Task: All material below is to be reproduced exactly.

-- Start Dataset content --

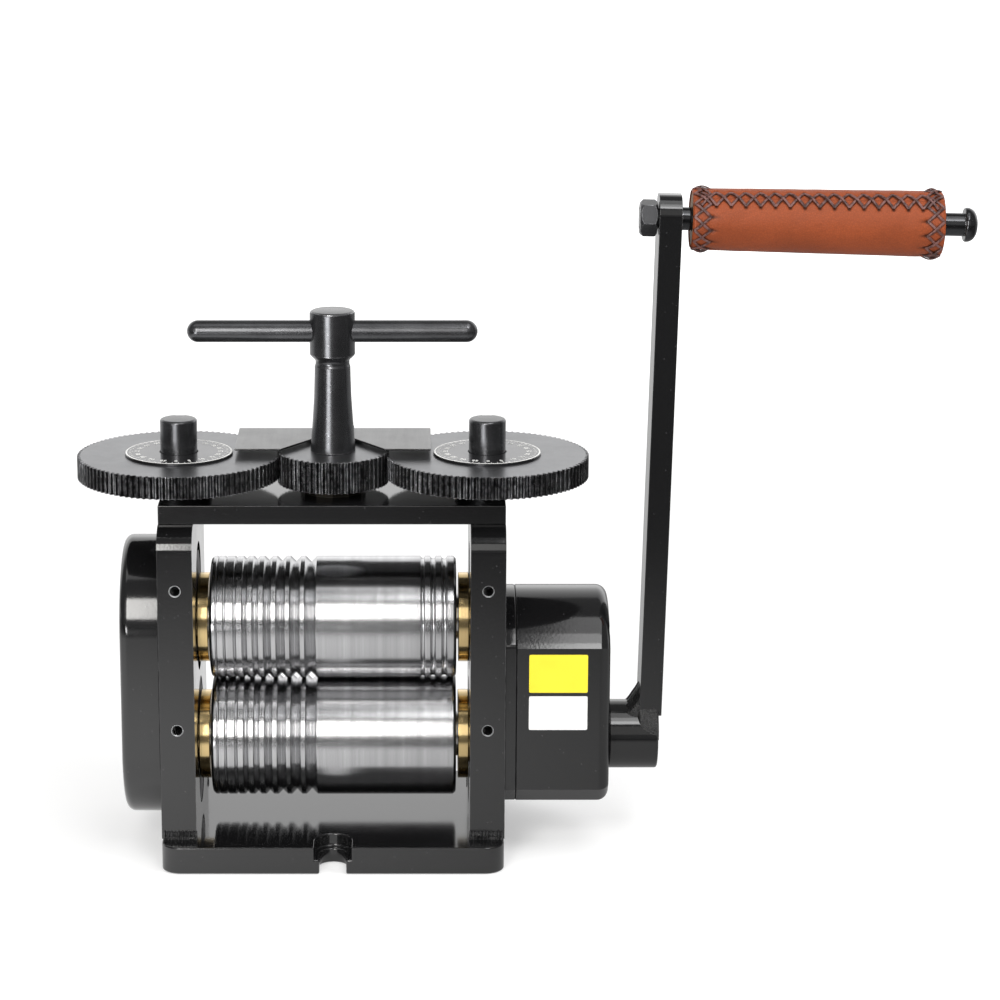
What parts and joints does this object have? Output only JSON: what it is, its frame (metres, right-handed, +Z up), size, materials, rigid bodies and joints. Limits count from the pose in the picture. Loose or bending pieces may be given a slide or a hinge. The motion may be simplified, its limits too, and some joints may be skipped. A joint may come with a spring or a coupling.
{
  "type": "jewellers rolling mill",
  "caption": "Hand-cranked jewellers rolling mill with grooved and flat steel rolls, geared screw-down dials, T-handle, gearbox, and a crank arm with a sewn leather grip.",
  "frame": {"origin": "centre of the base plate's underside, straight below the roll axes", "axes": "+X along the rolls towards the crank, +Y from the operator's side to the rear, +Z up"},
  "size_m": [0.2748, 0.0724, 0.2078],
  "materials": {
    "black_paint": "gloss black paint",
    "black_steel": "blackened steel with a satin sheen",
    "roll_steel": "ground and polished hardened steel",
    "gear_steel": "machined steel, oiled",
    "spring_steel": "drawn spring steel",
    "block_iron": "machined cast iron",
    "bush_brass": "turned brass",
    "scale_plate": "dark scale plate with pale graduations",
    "grip_wood": "turned hardwood",
    "grip_hide": "tan leather, hand sewn"
  },
  "bodies": {
    "frame": {"base_plate": "black_paint", "crown_plate": "black_paint", "left_gear_cover": "black_paint", "gearbox_adapter_plate": "black_paint", "gearbox_cover": "black_paint", "crank_bush": "bush_brass", "layshaft_inner_bush": "bush_brass", "layshaft_outer_bush": "bush_brass", "left_side_plate": "black_paint", "right_side_plate": "black_paint", "lower_left_bearing_block": "block_iron", "lower_right_bearing_block": "block_iron", "lower_left_bush": "bush_brass", "lower_right_bush": "bush_brass", "left_lift_spring": "spring_steel", "right_lift_spring": "spring_steel", "left_dial_collar": "black_steel", "right_dial_collar": "black_steel", "pinion_bush": "bush_brass", "index_bracket": "black_paint", "index_plate": "black_steel"},
    "upper_bearings": {"upper_left_bearing_block": "block_iron", "upper_right_bearing_block": "block_iron", "upper_left_bush": "bush_brass", "upper_right_bush": "bush_brass"},
    "upper_roll": {"upper_roll": "roll_steel", "upper_coupling_gear": "gear_steel", "upper_gear_key": "gear_steel", "upper_retaining_ring": "spring_steel"},
    "lower_roll": {"lower_roll": "roll_steel", "lower_coupling_gear": "gear_steel", "lower_gear_key": "gear_steel", "lower_retaining_ring": "spring_steel", "roll_gear": "gear_steel", "roll_gear_key": "gear_steel"},
    "layshaft": {"layshaft_pinion": "gear_steel", "layshaft_gear": "gear_steel", "layshaft_gear_key": "gear_steel"},
    "crank": {"crank_pinion_shaft": "gear_steel", "crank_hub": "black_paint", "hub_set_screw": "black_steel", "crank_arm": "black_paint", "handle_bolt": "black_steel", "handle_nut": "black_steel"},
    "grip": {"grip_core": "grip_wood", "grip_leather": "grip_hide"},
    "t_handle": {"adjusting_pinion": "black_steel", "pinion_key": "gear_steel", "t_column": "black_steel", "t_bar": "black_steel", "spindle_washer": "gear_steel", "spindle_screw": "gear_steel"},
    "left_dial": {"left_dial_gear": "black_steel", "left_dial_plate": "scale_plate"},
    "right_dial": {"right_dial_gear": "black_steel", "right_dial_plate": "scale_plate"},
    "left_screw": {"left_pressure_screw": "black_steel"},
    "right_screw": {"right_pressure_screw": "black_steel"}
  },
  "joints": [
    {"name": "t_handle_turn", "type": "hinge", "parent": "frame", "child": "t_handle", "pos_m": [0, 0, 0.12], "axis": [0, 0, -1], "range_deg": [0, 1333.4]},
    {"name": "left_dial_turn", "type": "hinge", "parent": "frame", "child": "left_dial", "pos_m": [-0.04763, 0, 0.12], "axis": [0, 0, 1], "range_deg": [0, 720]},
    {"name": "right_dial_turn", "type": "hinge", "parent": "frame", "child": "right_dial", "pos_m": [0.04763, 0, 0.12], "axis": [0, 0, 1], "range_deg": [0, 720]},
    {"name": "left_screw_slide", "type": "slide", "parent": "left_dial", "child": "left_screw", "axis": [0, 0, 1], "range_m": [0, 0.0025]},
    {"name": "right_screw_slide", "type": "slide", "parent": "right_dial", "child": "right_screw", "axis": [0, 0, 1], "range_m": [0, 0.0025]},
    {"name": "upper_bearings_lift", "type": "slide", "parent": "frame", "child": "upper_bearings", "axis": [0, 0, 1], "range_m": [0, 0.0025], "deforming": ["left_lift_spring", "right_lift_spring"]},
    {"name": "lower_roll_turn", "type": "hinge", "parent": "frame", "child": "lower_roll", "pos_m": [0, 0, 0.0335], "axis": [1, 0, 0], "continuous": true},
    {"name": "upper_roll_turn", "type": "hinge", "parent": "upper_bearings", "child": "upper_roll", "pos_m": [0, 0, 0.0719], "axis": [1, 0, 0], "continuous": true},
    {"name": "layshaft_turn", "type": "hinge", "parent": "frame", "child": "layshaft", "pos_m": [0.07, 0, 0.05375], "axis": [1, 0, 0], "continuous": true},
    {"name": "crank_turn", "type": "hinge", "parent": "frame", "child": "crank", "pos_m": [0.09, 0, 0.0335], "axis": [1, 0, 0], "continuous": true},
    {"name": "grip_turn", "type": "hinge", "parent": "crank", "child": "grip", "pos_m": [0.10243, 0, 0.19776], "axis": [0.9998, 0, -0.0218], "continuous": true}
  ],
  "couplings": [
    {"joint": "t_handle_turn", "follows": "upper_bearings_lift", "rad_per_m": 9308.3},
    {"joint": "left_dial_turn", "follows": "upper_bearings_lift", "rad_per_m": 5026.5},
    {"joint": "right_dial_turn", "follows": "upper_bearings_lift", "rad_per_m": 5026.5},
    {"joint": "left_screw_slide", "follows": "upper_bearings_lift", "ratio": 1},
    {"joint": "right_screw_slide", "follows": "upper_bearings_lift", "ratio": 1},
    {"joint": "upper_roll_turn", "follows": "lower_roll_turn", "ratio": -1},
    {"joint": "layshaft_turn", "follows": "lower_roll_turn", "ratio": -1.5},
    {"joint": "crank_turn", "follows": "lower_roll_turn", "ratio": 6}
  ]
}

-- End Dataset content --

The solution:
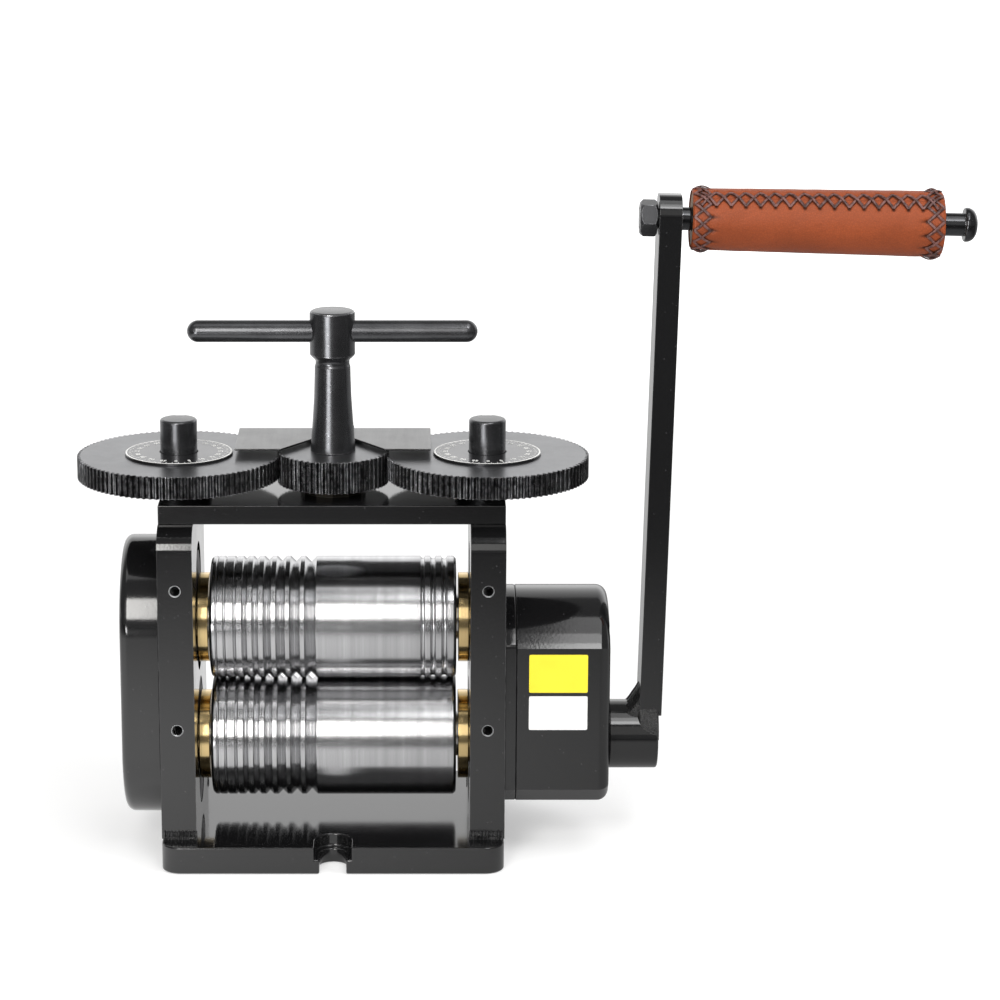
What parts and joints does this object have? Output only JSON: what it is, its frame (metres, right-handed, +Z up), size, materials, rigid bodies and joints. Limits count from the pose in the picture. Loose or bending pieces may be given a slide or a hinge. The motion may be simplified, its limits too, and some joints may be skipped. A joint may come with a spring or a coupling.
{
  "type": "jewellers rolling mill",
  "caption": "Hand-cranked jewellers rolling mill with grooved and flat steel rolls, geared screw-down dials, T-handle, gearbox, and a crank arm with a sewn leather grip.",
  "frame": {"origin": "centre of the base plate's underside, straight below the roll axes", "axes": "+X along the rolls towards the crank, +Y from the operator's side to the rear, +Z up"},
  "size_m": [0.2748, 0.0724, 0.2078],
  "materials": {
    "black_paint": "gloss black paint",
    "black_steel": "blackened steel with a satin sheen",
    "roll_steel": "ground and polished hardened steel",
    "gear_steel": "machined steel, oiled",
    "spring_steel": "drawn spring steel",
    "block_iron": "machined cast iron",
    "bush_brass": "turned brass",
    "scale_plate": "dark scale plate with pale graduations",
    "grip_wood": "turned hardwood",
    "grip_hide": "tan leather, hand sewn"
  },
  "bodies": {
    "frame": {"base_plate": "black_paint", "crown_plate": "black_paint", "left_gear_cover": "black_paint", "gearbox_adapter_plate": "black_paint", "gearbox_cover": "black_paint", "crank_bush": "bush_brass", "layshaft_inner_bush": "bush_brass", "layshaft_outer_bush": "bush_brass", "left_side_plate": "black_paint", "right_side_plate": "black_paint", "lower_left_bearing_block": "block_iron", "lower_right_bearing_block": "block_iron", "lower_left_bush": "bush_brass", "lower_right_bush": "bush_brass", "left_lift_spring": "spring_steel", "right_lift_spring": "spring_steel", "left_dial_collar": "black_steel", "right_dial_collar": "black_steel", "pinion_bush": "bush_brass", "index_bracket": "black_paint", "index_plate": "black_steel"},
    "upper_bearings": {"upper_left_bearing_block": "block_iron", "upper_right_bearing_block": "block_iron", "upper_left_bush": "bush_brass", "upper_right_bush": "bush_brass"},
    "upper_roll": {"upper_roll": "roll_steel", "upper_coupling_gear": "gear_steel", "upper_gear_key": "gear_steel", "upper_retaining_ring": "spring_steel"},
    "lower_roll": {"lower_roll": "roll_steel", "lower_coupling_gear": "gear_steel", "lower_gear_key": "gear_steel", "lower_retaining_ring": "spring_steel", "roll_gear": "gear_steel", "roll_gear_key": "gear_steel"},
    "layshaft": {"layshaft_pinion": "gear_steel", "layshaft_gear": "gear_steel", "layshaft_gear_key": "gear_steel"},
    "crank": {"crank_pinion_shaft": "gear_steel", "crank_hub": "black_paint", "hub_set_screw": "black_steel", "crank_arm": "black_paint", "handle_bolt": "black_steel", "handle_nut": "black_steel"},
    "grip": {"grip_core": "grip_wood", "grip_leather": "grip_hide"},
    "t_handle": {"adjusting_pinion": "black_steel", "pinion_key": "gear_steel", "t_column": "black_steel", "t_bar": "black_steel", "spindle_washer": "gear_steel", "spindle_screw": "gear_steel"},
    "left_dial": {"left_dial_gear": "black_steel", "left_dial_plate": "scale_plate"},
    "right_dial": {"right_dial_gear": "black_steel", "right_dial_plate": "scale_plate"},
    "left_screw": {"left_pressure_screw": "black_steel"},
    "right_screw": {"right_pressure_screw": "black_steel"}
  },
  "joints": [
    {"name": "t_handle_turn", "type": "hinge", "parent": "frame", "child": "t_handle", "pos_m": [0, 0, 0.12], "axis": [0, 0, -1], "range_deg": [0, 1333.4]},
    {"name": "left_dial_turn", "type": "hinge", "parent": "frame", "child": "left_dial", "pos_m": [-0.04763, 0, 0.12], "axis": [0, 0, 1], "range_deg": [0, 720]},
    {"name": "right_dial_turn", "type": "hinge", "parent": "frame", "child": "right_dial", "pos_m": [0.04763, 0, 0.12], "axis": [0, 0, 1], "range_deg": [0, 720]},
    {"name": "left_screw_slide", "type": "slide", "parent": "left_dial", "child": "left_screw", "axis": [0, 0, 1], "range_m": [0, 0.0025]},
    {"name": "right_screw_slide", "type": "slide", "parent": "right_dial", "child": "right_screw", "axis": [0, 0, 1], "range_m": [0, 0.0025]},
    {"name": "upper_bearings_lift", "type": "slide", "parent": "frame", "child": "upper_bearings", "axis": [0, 0, 1], "range_m": [0, 0.0025], "deforming": ["left_lift_spring", "right_lift_spring"]},
    {"name": "lower_roll_turn", "type": "hinge", "parent": "frame", "child": "lower_roll", "pos_m": [0, 0, 0.0335], "axis": [1, 0, 0], "continuous": true},
    {"name": "upper_roll_turn", "type": "hinge", "parent": "upper_bearings", "child": "upper_roll", "pos_m": [0, 0, 0.0719], "axis": [1, 0, 0], "continuous": true},
    {"name": "layshaft_turn", "type": "hinge", "parent": "frame", "child": "layshaft", "pos_m": [0.07, 0, 0.05375], "axis": [1, 0, 0], "continuous": true},
    {"name": "crank_turn", "type": "hinge", "parent": "frame", "child": "crank", "pos_m": [0.09, 0, 0.0335], "axis": [1, 0, 0], "continuous": true},
    {"name": "grip_turn", "type": "hinge", "parent": "crank", "child": "grip", "pos_m": [0.10243, 0, 0.19776], "axis": [0.9998, 0, -0.0218], "continuous": true}
  ],
  "couplings": [
    {"joint": "t_handle_turn", "follows": "upper_bearings_lift", "rad_per_m": 9308.3},
    {"joint": "left_dial_turn", "follows": "upper_bearings_lift", "rad_per_m": 5026.5},
    {"joint": "right_dial_turn", "follows": "upper_bearings_lift", "rad_per_m": 5026.5},
    {"joint": "left_screw_slide", "follows": "upper_bearings_lift", "ratio": 1},
    {"joint": "right_screw_slide", "follows": "upper_bearings_lift", "ratio": 1},
    {"joint": "upper_roll_turn", "follows": "lower_roll_turn", "ratio": -1},
    {"joint": "layshaft_turn", "follows": "lower_roll_turn", "ratio": -1.5},
    {"joint": "crank_turn", "follows": "lower_roll_turn", "ratio": 6}
  ]
}